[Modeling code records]
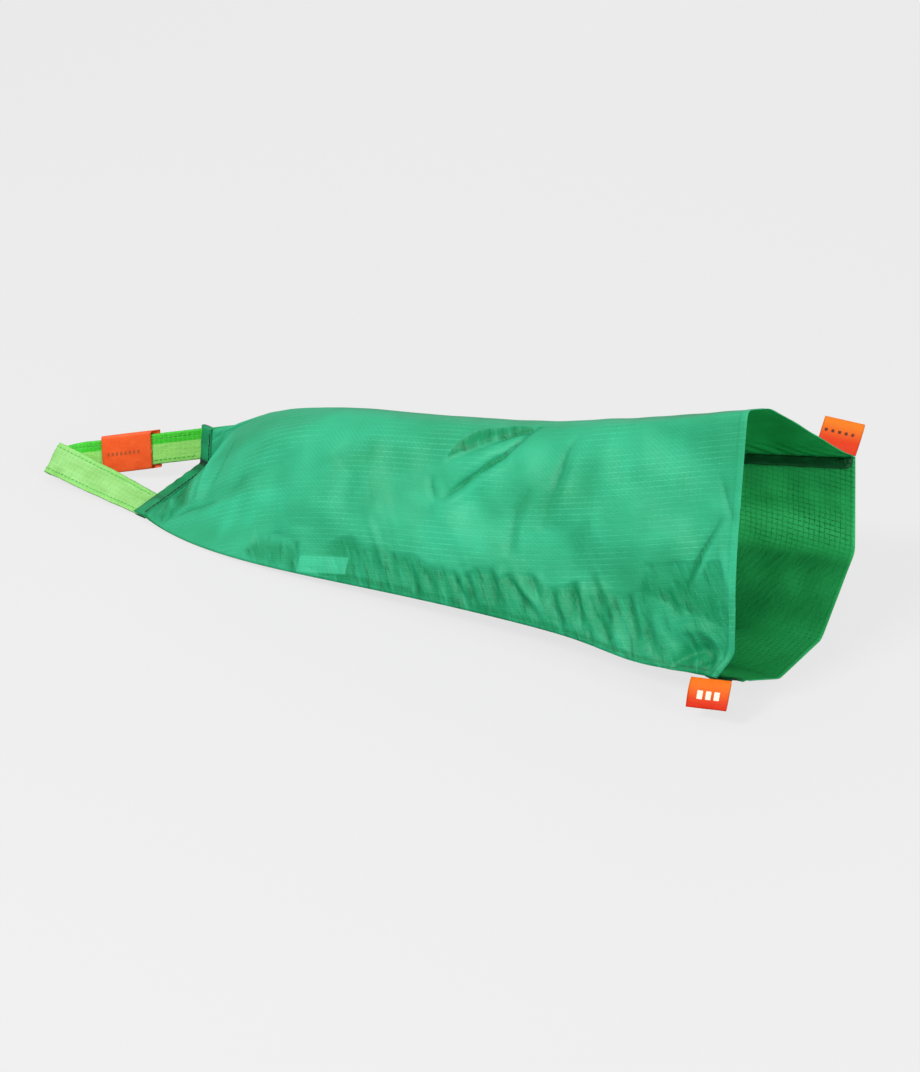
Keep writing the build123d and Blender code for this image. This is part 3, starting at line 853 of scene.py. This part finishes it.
# the upper seam's turned-in end is rolled up at the mouth
ROLL_ROWS, ROLL_POINTS = 5, 14
rows = seam_rows("upper")[0]
steps = np.arange(ROLL_POINTS)
path = sample(np.linspace(SEAM_ROWS - ROLL_ROWS, SEAM_ROWS - 1, ROLL_POINTS), np.arange(SEAM_ROWS),
              rows[:, 2])
roll_radius = 0.9 + 1.4 * ease(steps, 0, 9) + 0.2 * np.sin(steps * 1.9)
points, faces = tube(path, roll_radius[:, None, None], 16)
roll = new_object("upper_seam_roll", points, faces, [seam_cloth.material], None, points[:, [0, 2]])
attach(roll, "sleeve")

# the care label inside, its lower edge caught in the lower seam
CARE_HEIGHT, CARE_INSIDE = 11.0, 1.6
when = np.linspace(CARE_FROM, CARE_TO, 14)
low = sample(when, front.t, front.grid[:, 4])
high = sample(when, front.t, front.grid[:, 16])
inside = -sample(when, front.t, (front.normals() * front_sign)[:, 10])
rise = np.linspace(0, 1, 8) * CARE_HEIGHT
rows = low[:, None] + unit(high - low)[:, None] * rise[None, :, None] + inside[:, None] * CARE_INSIDE
care = ribbon("care_label_tape", rows, np.broadcast_to(inside[:, None], rows.shape), 0.3, care_cloth.material,
              grid_uv(when * SLEEVE_LENGTH, rise))
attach(care, "sleeve")
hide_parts("care_label")

# ---- The pull loop: a strap from the hem to the tip and back, whose far leg is twisted upright ----
STRAP_WIDTH, STRAP_THICK, TIP_RADIUS, TWIST_LENGTH, FAR_GAP = 20.5, 0.9, 2.6, 24.0, 4.5
TIP = np.array([-246.8, -39.4, 13.0])
IN_HEM = 2.5  # how far each end runs into the hem


def hem_edge_point(first, second, distance):
    """A point on the hem's outer edge, distance from one of its corners towards another."""
    start, end = hem_corners[first], hem_corners[second]
    flat = start + unit(end - start) * distance + np.array([0, -HEM_LAYERS / 2])
    return (origin + flat[0] * across + flat[1] * up - facing * HEM_WIDTH)[0]


def square_to(path, direction):
    return unit(direction - path * (direction @ path))


near_root = hem_edge_point(0, 1, STRAP_WIDTH / 2)
far_root = hem_edge_point(2, 1, STRAP_WIDTH / 2 + 1)
near_path = unit(TIP - near_root)
near_width = square_to(near_path, near_root - hem_edge_point(0, 1, 0))
tip_crease = square_to(near_path, np.array([0, 0.68, 0.73]))
toward_far = np.cross(near_path, tip_crease)
far_tip = TIP + toward_far * (2 * TIP_RADIUS)
far_path = unit(far_root - far_tip)
upright = np.array([0.0, 0.0, 1.0])
far_end = far_root - far_path * FAR_GAP

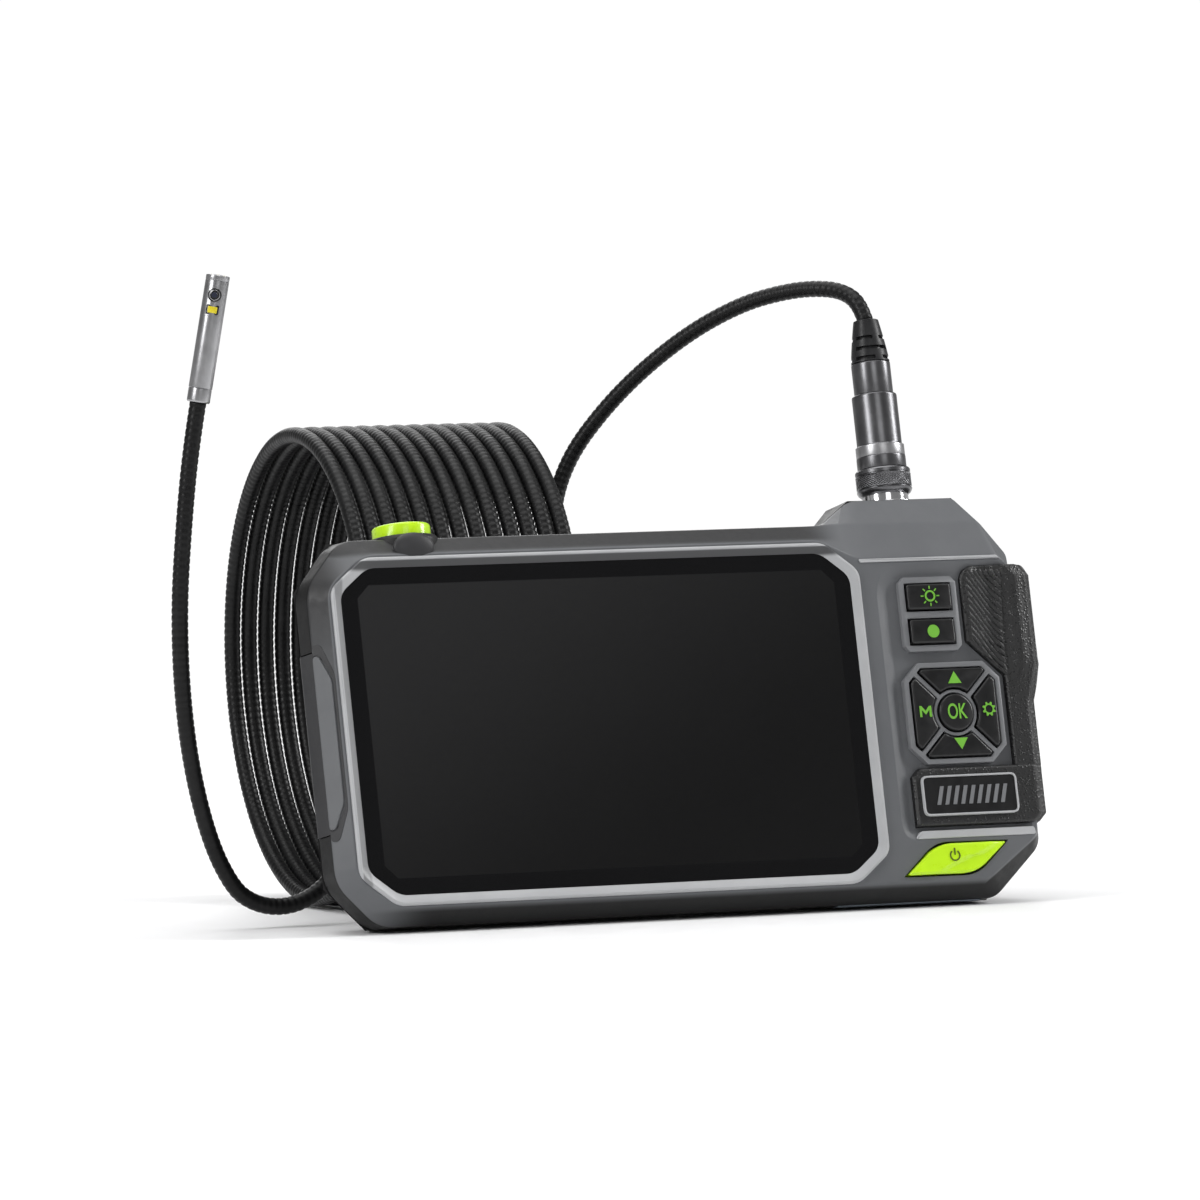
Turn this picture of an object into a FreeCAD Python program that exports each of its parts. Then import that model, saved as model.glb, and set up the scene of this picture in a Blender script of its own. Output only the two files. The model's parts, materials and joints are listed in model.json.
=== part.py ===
"""Handheld inspection camera: a lean-back display handset, its threaded cable plug, the coiled
semi-rigid probe cable and the turning two-lens camera head.

The handset is drawn in its own frame: X to the right, Y backwards from the glass, Z up, with the
origin at the glass centre. It is then leaned back until the raked underside lies on the table.
"""
import FreeCAD, Part
import math
import os
import Sketcher
from FreeCAD import Placement, Rotation, Vector

os.makedirs("parts", exist_ok=True)
doc = FreeCAD.newDocument("inspection_camera")

# ---------------------------------------------------------------- driving dimensions (mm, degrees)
SIZES = {
    # how the handset stands
    "lean_angle": 12.0, "heel_trim": 0.05, "stand_x": 18.8, "stand_y": 16.36, "heel_front": 8.0,
    # handset outline, half sizes measured from the glass centre unless named otherwise
    "body_left": 66.0, "body_right": 99.8, "body_top": 41.5, "body_bottom": 40.9,
    "side_flat": 31.0, "corner_cut": 8.6, "face_left": 61.8, "face_right": 97.3, "face_top": 37.5,
    "face_bottom": 37.2, "key_face_top": 33.3, "face_drop": 4.0, "parting": 8.6, "gasket_thick": 0.4,
    "rear_depth": 20.0, "hump_depth": 33.0, "wall": 2.0, "rear_inset": 6.0, "plug_hump_top": 47.6,
    "plug_hump_left": 65.0, "plug_hump_right": 90.0, "shoulder": 55.0,
    # display
    "glass_wide": 118.4, "glass_high": 69.5, "glass_cut": 6.0, "glass_thick": 1.1,
    "bezel_width": 2.2, "bezel_proud": 0.6, "active_wide": 110.7, "active_high": 62.3, "panel_thick": 0.9,
    "backlight_thick": 2.4, "backlight_wide": 117.6, "backlight_high": 68.4,
    # inside
    "board_wide": 112.0, "board_high": 62.0, "board_thick": 1.6, "board_front": 5.0,
    "chassis_front": 8.0, "chassis_thick": 1.2, "chassis_wide": 118.0, "chassis_high": 68.0,
    "cell_radius": 9.1, "cell_long": 65.0, "cell_x": 79.0, "cell_y": 19.8, "cell_z": 1.0,
    "key_board_front": 4.2, "key_board_thick": 1.2, "dome_radius": 2.0, "dome_high": 0.8,
    # keys
    "key_gap": 0.3, "key_proud": 1.0, "key_foot": 2.6, "key_flange": 0.6,
    "pad_x": 80.6, "pad_z": -1.0, "pad_half_wide": 10.3, "pad_half_high": 9.9, "pad_cut": 3.0,
    "frame_rim": 1.15, "frame_proud": 0.5, "frame_back": 1.8, "hub_radius": 5.1, "ok_radius": 4.05,
    "spoke_half": 0.5, "pair_left": 70.4, "pair_right": 84.1, "pair_low": 12.6, "pair_high": 28.8,
    "pair_bar_low": 19.8, "pair_bar_high": 21.3, "pair_rim": 1.3,
    "power_left": 64.6, "power_right": 89.8, "power_slant": 8.0, "power_low": -36.0, "power_high": -29.1,
    "shutter_x": -40.2, "shutter_y": 8.6, "shutter_radius": 6.2, "shutter_gap": 0.4, "shutter_top": 45.0,
    # grip, label and side cover
    "grip_proud": 0.8, "grip_left": 85.4, "grip_right": 103.6, "waist_right": 100.9, "grip_top": 31.0,
    "grip_low": -25.5, "grip_depth": 24.0, "panel_left": 68.7, "panel_top": -12.8, "label_proud": 0.4,
    "label_left": 70.2, "label_right": 93.0, "label_low": -23.4, "label_high": -14.5, "label_rim": 0.7,
    "cover_low": -21.0, "cover_high": 18.0, "cover_front": 2.4, "cover_back": 13.6, "cover_thick": 2.6,
    "cover_recess": 6.4, "cover_gap": 0.25, "port_panel_thick": 1.4,
    # threaded plug, on an axis that is parallel to the handset's sides
    "plug_x": 77.4, "plug_y": 15.4, "socket_radius": 5.0, "socket_bore": 3.6, "socket_show": 1.9,
    "socket_thread": 4.4, "socket_tail": 9.0, "socket_reach": 2.0, "nut_radius": 6.2, "nut_thick": 2.2,
    "ring_radius": 6.05, "ring_high": 5.8, "ring_clearance": 0.08, "spigot_high": 3.2,
    "collar_radius": 5.5, "collar_high": 2.7, "band_radius": 5.15, "band_high": 1.9,
    "barrel_radius": 4.9, "barrel_high": 11.9, "sleeve_radius": 4.25, "sleeve_high": 7.0,
    "boot_low_radius": 4.15, "boot_top_radius": 2.55, "boot_high": 9.6, "pin_block_radius": 3.1,
    # cable
    "cable_radius": 1.8, "coil_radius": 50.4, "coil_pitch": 4.17, "coil_gaps": 12.0, "coil_yaw": 4.0,
    "coil_first_x": -57.5, "coil_first_y": 64.7,
    # camera head
    "head_radius": 2.5, "head_long": 27.2, "ferrule_radius": 2.25, "ferrule_long": 3.0,
    "neck_radius": 1.7, "neck_long": 5.0, "neck_clearance": 0.05, "head_gap": 0.1, "head_bore": 2.05,
    "window_half": 1.45, "window_low": 17.6, "window_high": 25.4, "lens_radius": 0.95, "lens_height": 22.7,
    "led_height": 19.6, "led_half_wide": 1.0, "led_half_high": 0.7,
}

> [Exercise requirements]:
For the listing above, identify each line bearing "attach".

> [The answer]:
attach(roll, "sleeve")
attach(care, "sleeve")